To be standing is to be ready to receive orders. It is waiting with expectancy that action will soon be in the offing. It is waiting with a readiness to go at a moment’s notice.  It is waiting with alertness.  When a person eats standing it often indicates that he is about to be deployed and wants nothing to make him forgetful about his commission.

That is why the loins were girt.  When a person intended travelling a long distance, he hitched his long robes up under his belt to get them away from the feet so there would be no impediment for the journey.  The feet were shod with shoes for the long-distance walk.  The staff was gripped in the hand.  There was the recognition that a long journey with tough terrain lay ahead.

Every Communion service is a waiting and a willingness to take direction for the days ahead.

The Sending out

In the Roman Catholic tradition this service is called “The Mass”.  A strange word to us.  It too comes from the Latin language.  It means “to dismiss” or “to send out.”  In some traditions the communion element is taken almost while moving, as people file past the table. They have not come to stay; they have come to the service in order that they may leave.

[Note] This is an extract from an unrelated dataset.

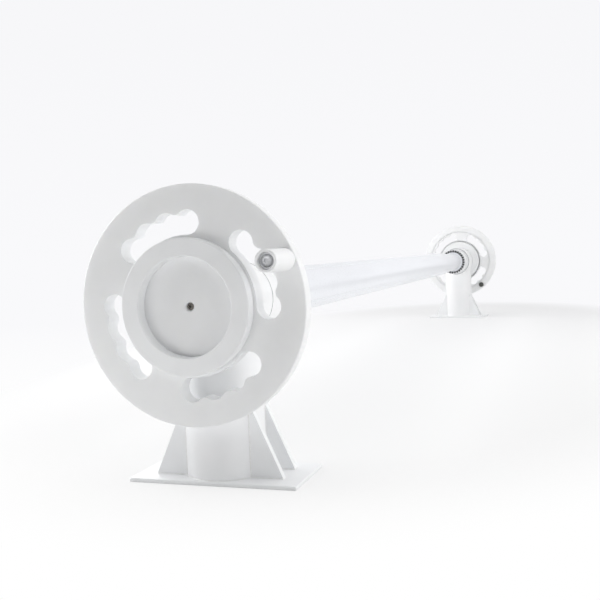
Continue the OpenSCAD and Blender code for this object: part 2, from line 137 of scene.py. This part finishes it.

But leave re-commissioned.  In the Greek language the word “to send” gives us the word “Apostle“- a sent one.

The communion service is a commissioning service of the apostles of God’s church.  We pause here for a moment, but we are soon on our way, back into the world, as God’s sent ones.

Conclusion

Obviously, the posture of our bodies when we take communion is incidental and may be trivial.  But the inward posture of mind and emotion is crucial and pivotal.  Communion is never to be an empty ritual that we go through, because we have always done it this way.  It is a moment in our lives that can add meaning to the rest of our days.